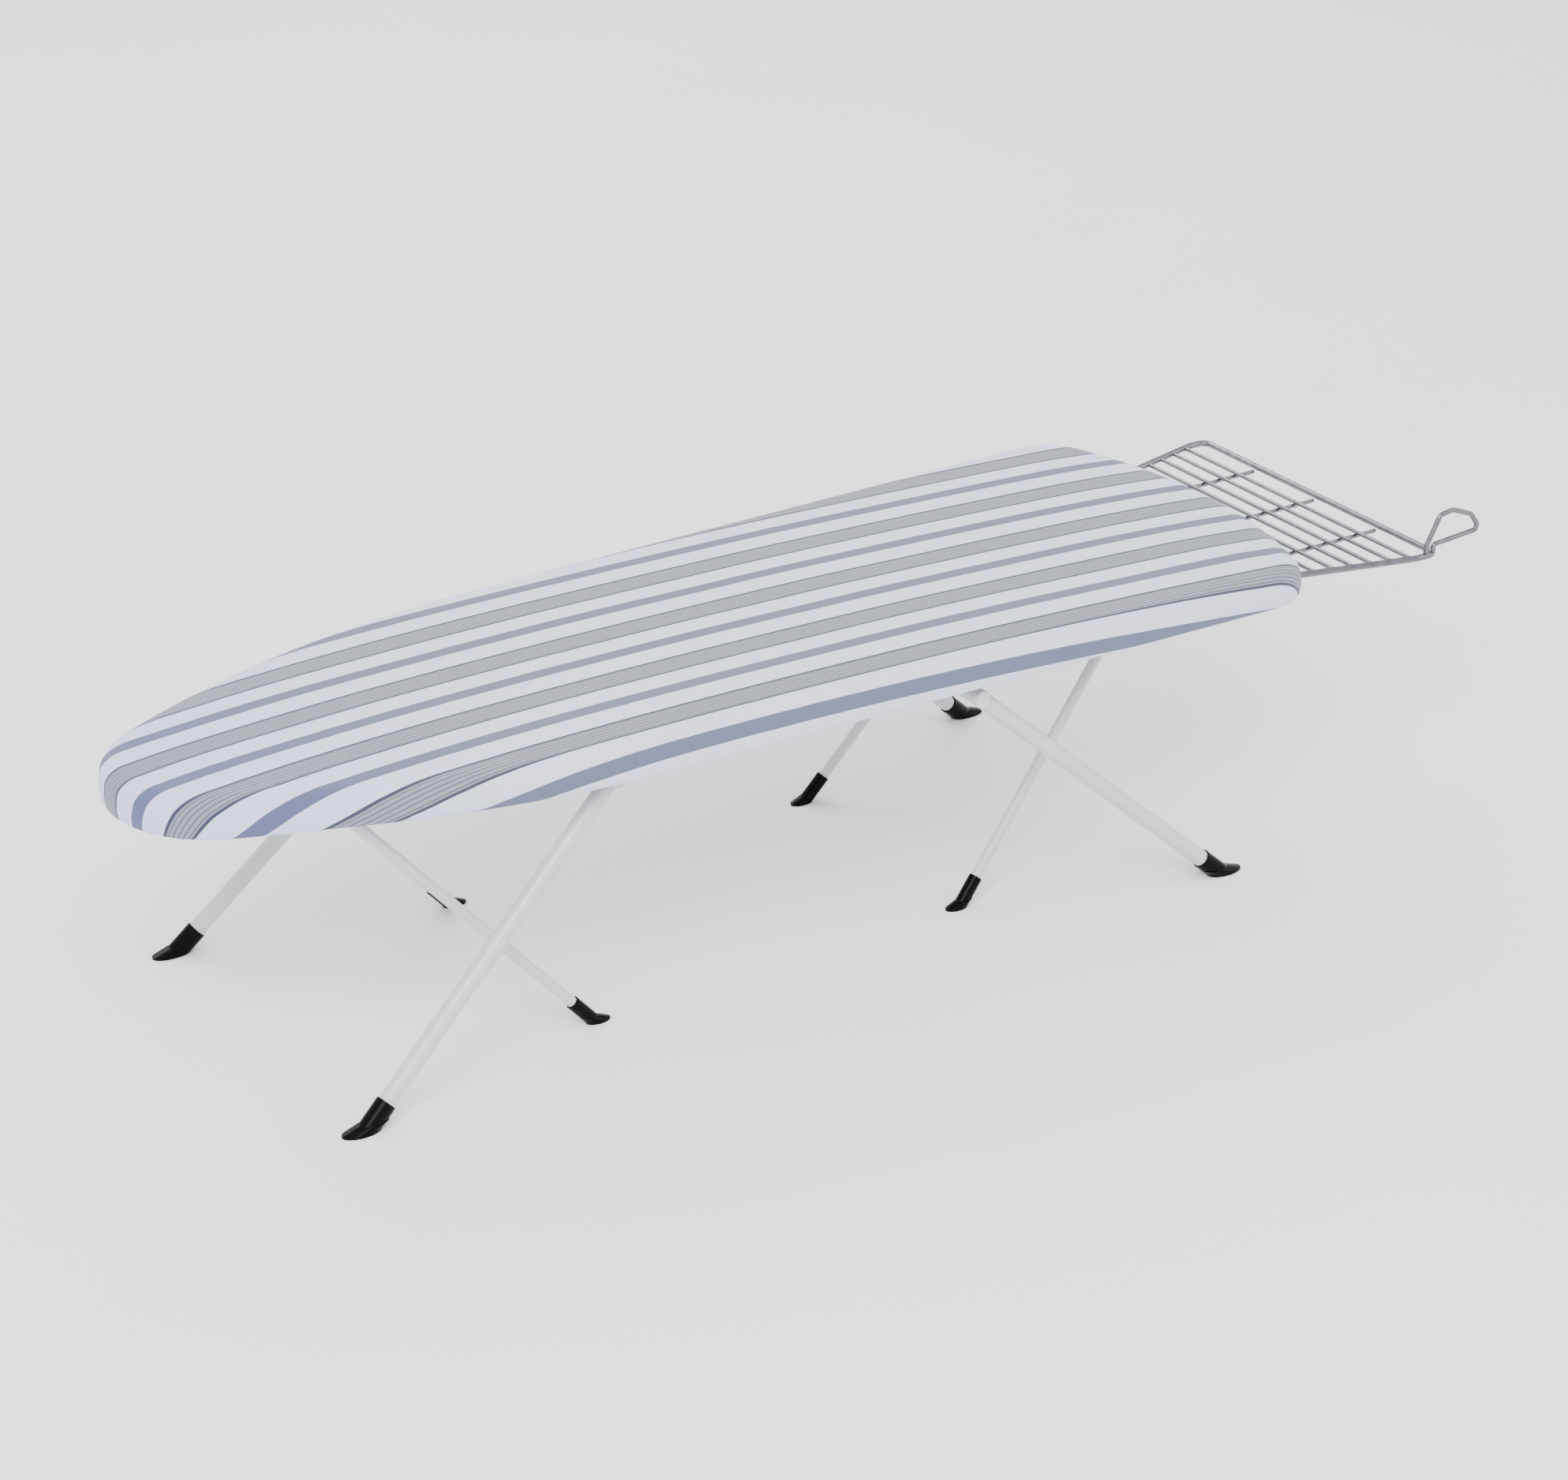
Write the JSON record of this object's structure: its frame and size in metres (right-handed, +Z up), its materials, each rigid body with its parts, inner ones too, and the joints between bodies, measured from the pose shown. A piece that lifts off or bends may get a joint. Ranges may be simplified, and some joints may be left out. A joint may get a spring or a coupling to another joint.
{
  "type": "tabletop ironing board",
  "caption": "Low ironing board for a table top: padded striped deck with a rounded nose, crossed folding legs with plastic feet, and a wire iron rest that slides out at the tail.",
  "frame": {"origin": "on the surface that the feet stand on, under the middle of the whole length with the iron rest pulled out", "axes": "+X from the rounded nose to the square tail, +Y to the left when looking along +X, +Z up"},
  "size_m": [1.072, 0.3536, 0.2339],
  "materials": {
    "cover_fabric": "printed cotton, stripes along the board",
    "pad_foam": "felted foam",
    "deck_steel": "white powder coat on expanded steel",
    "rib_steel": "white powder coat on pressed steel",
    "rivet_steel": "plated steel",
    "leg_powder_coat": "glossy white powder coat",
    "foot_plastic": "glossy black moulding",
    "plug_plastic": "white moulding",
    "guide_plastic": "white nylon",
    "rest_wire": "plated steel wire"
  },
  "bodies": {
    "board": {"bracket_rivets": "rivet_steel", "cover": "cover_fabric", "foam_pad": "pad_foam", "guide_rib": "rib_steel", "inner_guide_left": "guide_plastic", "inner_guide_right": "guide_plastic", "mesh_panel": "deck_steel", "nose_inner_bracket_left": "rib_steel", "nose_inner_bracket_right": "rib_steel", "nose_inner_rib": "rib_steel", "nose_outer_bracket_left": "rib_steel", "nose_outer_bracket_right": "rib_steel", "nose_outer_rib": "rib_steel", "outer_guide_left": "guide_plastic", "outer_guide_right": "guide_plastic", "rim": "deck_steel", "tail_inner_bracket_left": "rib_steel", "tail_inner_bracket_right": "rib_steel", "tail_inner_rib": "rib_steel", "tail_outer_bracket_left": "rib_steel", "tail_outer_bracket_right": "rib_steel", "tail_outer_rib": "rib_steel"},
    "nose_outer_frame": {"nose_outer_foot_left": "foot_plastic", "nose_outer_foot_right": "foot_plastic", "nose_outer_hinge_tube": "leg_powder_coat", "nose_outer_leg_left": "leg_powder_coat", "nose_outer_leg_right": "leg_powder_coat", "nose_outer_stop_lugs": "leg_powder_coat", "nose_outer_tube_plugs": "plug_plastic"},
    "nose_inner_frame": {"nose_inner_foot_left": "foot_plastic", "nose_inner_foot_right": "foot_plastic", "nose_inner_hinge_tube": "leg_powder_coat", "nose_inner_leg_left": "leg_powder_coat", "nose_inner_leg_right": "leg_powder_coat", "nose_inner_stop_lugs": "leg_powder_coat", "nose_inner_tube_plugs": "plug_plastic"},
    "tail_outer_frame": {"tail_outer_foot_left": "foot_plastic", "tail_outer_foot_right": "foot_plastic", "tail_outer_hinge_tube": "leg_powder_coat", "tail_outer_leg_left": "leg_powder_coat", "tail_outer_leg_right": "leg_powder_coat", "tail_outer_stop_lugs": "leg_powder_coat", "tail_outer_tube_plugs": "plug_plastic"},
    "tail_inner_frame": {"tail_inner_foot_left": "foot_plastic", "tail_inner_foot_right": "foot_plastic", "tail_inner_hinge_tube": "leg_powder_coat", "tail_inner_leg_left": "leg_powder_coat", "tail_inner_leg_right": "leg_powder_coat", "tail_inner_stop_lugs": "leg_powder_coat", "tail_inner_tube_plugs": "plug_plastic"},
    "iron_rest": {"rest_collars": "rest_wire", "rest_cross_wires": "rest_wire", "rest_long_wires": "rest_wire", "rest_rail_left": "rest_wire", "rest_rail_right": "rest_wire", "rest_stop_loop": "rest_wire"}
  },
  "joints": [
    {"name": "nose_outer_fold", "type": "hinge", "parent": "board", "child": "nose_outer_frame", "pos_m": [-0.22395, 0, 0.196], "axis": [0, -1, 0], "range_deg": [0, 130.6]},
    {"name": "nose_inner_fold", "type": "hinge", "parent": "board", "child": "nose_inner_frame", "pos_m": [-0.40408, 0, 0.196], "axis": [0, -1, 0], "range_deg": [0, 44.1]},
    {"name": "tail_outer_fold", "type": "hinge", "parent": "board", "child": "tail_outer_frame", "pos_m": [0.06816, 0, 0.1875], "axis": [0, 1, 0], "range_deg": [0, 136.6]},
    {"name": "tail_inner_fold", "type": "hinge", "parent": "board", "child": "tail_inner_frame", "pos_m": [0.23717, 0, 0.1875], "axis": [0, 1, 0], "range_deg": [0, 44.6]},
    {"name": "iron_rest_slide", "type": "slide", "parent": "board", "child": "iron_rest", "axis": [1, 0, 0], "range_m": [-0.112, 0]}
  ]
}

**SET PROBLEM**
Each line above must be reproduced exactly as it stands.

**COMPLETED EXERCISE**
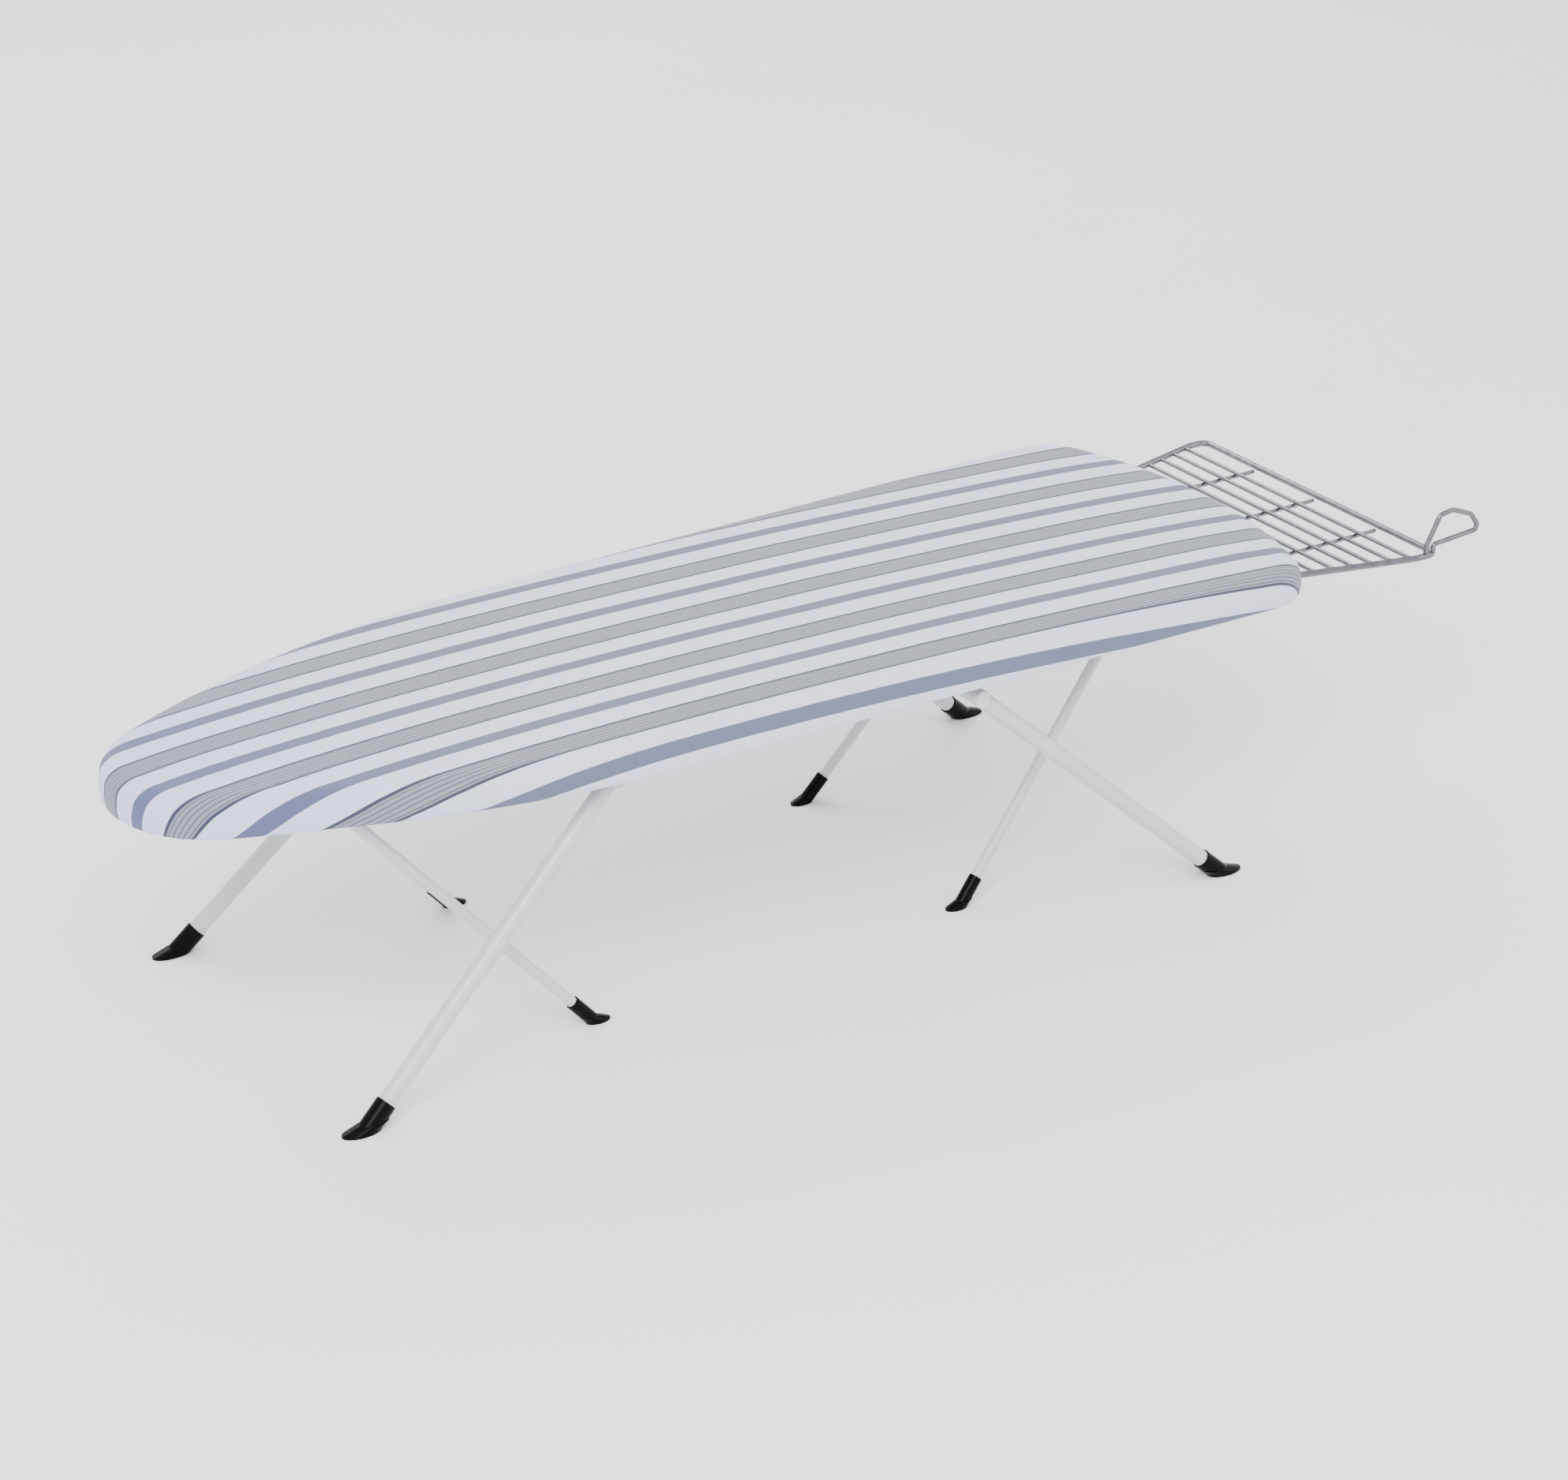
Write the JSON record of this object's structure: its frame and size in metres (right-handed, +Z up), its materials, each rigid body with its parts, inner ones too, and the joints between bodies, measured from the pose shown. A piece that lifts off or bends may get a joint. Ranges may be simplified, and some joints may be left out. A joint may get a spring or a coupling to another joint.
{
  "type": "tabletop ironing board",
  "caption": "Low ironing board for a table top: padded striped deck with a rounded nose, crossed folding legs with plastic feet, and a wire iron rest that slides out at the tail.",
  "frame": {"origin": "on the surface that the feet stand on, under the middle of the whole length with the iron rest pulled out", "axes": "+X from the rounded nose to the square tail, +Y to the left when looking along +X, +Z up"},
  "size_m": [1.072, 0.3536, 0.2339],
  "materials": {
    "cover_fabric": "printed cotton, stripes along the board",
    "pad_foam": "felted foam",
    "deck_steel": "white powder coat on expanded steel",
    "rib_steel": "white powder coat on pressed steel",
    "rivet_steel": "plated steel",
    "leg_powder_coat": "glossy white powder coat",
    "foot_plastic": "glossy black moulding",
    "plug_plastic": "white moulding",
    "guide_plastic": "white nylon",
    "rest_wire": "plated steel wire"
  },
  "bodies": {
    "board": {"bracket_rivets": "rivet_steel", "cover": "cover_fabric", "foam_pad": "pad_foam", "guide_rib": "rib_steel", "inner_guide_left": "guide_plastic", "inner_guide_right": "guide_plastic", "mesh_panel": "deck_steel", "nose_inner_bracket_left": "rib_steel", "nose_inner_bracket_right": "rib_steel", "nose_inner_rib": "rib_steel", "nose_outer_bracket_left": "rib_steel", "nose_outer_bracket_right": "rib_steel", "nose_outer_rib": "rib_steel", "outer_guide_left": "guide_plastic", "outer_guide_right": "guide_plastic", "rim": "deck_steel", "tail_inner_bracket_left": "rib_steel", "tail_inner_bracket_right": "rib_steel", "tail_inner_rib": "rib_steel", "tail_outer_bracket_left": "rib_steel", "tail_outer_bracket_right": "rib_steel", "tail_outer_rib": "rib_steel"},
    "nose_outer_frame": {"nose_outer_foot_left": "foot_plastic", "nose_outer_foot_right": "foot_plastic", "nose_outer_hinge_tube": "leg_powder_coat", "nose_outer_leg_left": "leg_powder_coat", "nose_outer_leg_right": "leg_powder_coat", "nose_outer_stop_lugs": "leg_powder_coat", "nose_outer_tube_plugs": "plug_plastic"},
    "nose_inner_frame": {"nose_inner_foot_left": "foot_plastic", "nose_inner_foot_right": "foot_plastic", "nose_inner_hinge_tube": "leg_powder_coat", "nose_inner_leg_left": "leg_powder_coat", "nose_inner_leg_right": "leg_powder_coat", "nose_inner_stop_lugs": "leg_powder_coat", "nose_inner_tube_plugs": "plug_plastic"},
    "tail_outer_frame": {"tail_outer_foot_left": "foot_plastic", "tail_outer_foot_right": "foot_plastic", "tail_outer_hinge_tube": "leg_powder_coat", "tail_outer_leg_left": "leg_powder_coat", "tail_outer_leg_right": "leg_powder_coat", "tail_outer_stop_lugs": "leg_powder_coat", "tail_outer_tube_plugs": "plug_plastic"},
    "tail_inner_frame": {"tail_inner_foot_left": "foot_plastic", "tail_inner_foot_right": "foot_plastic", "tail_inner_hinge_tube": "leg_powder_coat", "tail_inner_leg_left": "leg_powder_coat", "tail_inner_leg_right": "leg_powder_coat", "tail_inner_stop_lugs": "leg_powder_coat", "tail_inner_tube_plugs": "plug_plastic"},
    "iron_rest": {"rest_collars": "rest_wire", "rest_cross_wires": "rest_wire", "rest_long_wires": "rest_wire", "rest_rail_left": "rest_wire", "rest_rail_right": "rest_wire", "rest_stop_loop": "rest_wire"}
  },
  "joints": [
    {"name": "nose_outer_fold", "type": "hinge", "parent": "board", "child": "nose_outer_frame", "pos_m": [-0.22395, 0, 0.196], "axis": [0, -1, 0], "range_deg": [0, 130.6]},
    {"name": "nose_inner_fold", "type": "hinge", "parent": "board", "child": "nose_inner_frame", "pos_m": [-0.40408, 0, 0.196], "axis": [0, -1, 0], "range_deg": [0, 44.1]},
    {"name": "tail_outer_fold", "type": "hinge", "parent": "board", "child": "tail_outer_frame", "pos_m": [0.06816, 0, 0.1875], "axis": [0, 1, 0], "range_deg": [0, 136.6]},
    {"name": "tail_inner_fold", "type": "hinge", "parent": "board", "child": "tail_inner_frame", "pos_m": [0.23717, 0, 0.1875], "axis": [0, 1, 0], "range_deg": [0, 44.6]},
    {"name": "iron_rest_slide", "type": "slide", "parent": "board", "child": "iron_rest", "axis": [1, 0, 0], "range_m": [-0.112, 0]}
  ]
}